One thing id like to know and i guess this would be aimed at fans who got into u2 latterly. My question would be, what do you make of the 80s u2? The albums mainly?

Boy is a solid album, and even more impressive debut. Out of Control, Electric Co.,

October is largely unoffensive to me; nothing tremendous about it. I have never actually given this album a complete listen from start to finish (I have heard all of the tracks, of course, just not in a continuous run-through).

I have never understood the love that War garners... there are some very poor efforts on this album (Red Light and The Refugee immediately spring to mind). Like October, this record has not aged favorably

The Unforgettable Fire is easily my favorite U2 album of this decade. U2 demonstrate an expert ability in crafting beautiful soundscapes and experimenting with abnormal song structure. Pride is the only song on here that I dislike.
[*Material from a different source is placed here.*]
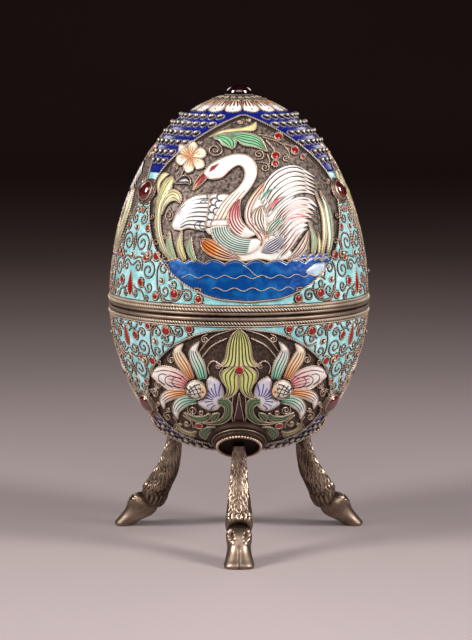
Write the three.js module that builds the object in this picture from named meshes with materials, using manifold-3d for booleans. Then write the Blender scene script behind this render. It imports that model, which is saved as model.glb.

I think that my opinions on The Joshua Tree are pretty well documented on the forum. TJT is a middle-of-the-road album that has a few great songs on it (Exit, MOTD, RTSS, BTBS, WOWY), but is weighed-down by several clunkers (RHMT, ISHFWILF, TTYW).

Rattle & Hum would be my least favorite album from this decade. From the few studio tracks that reside here, I only really enjoy God Part II and Heartland.
Wook...what about my Hawkmoon? No love for it? Not even just a smidge?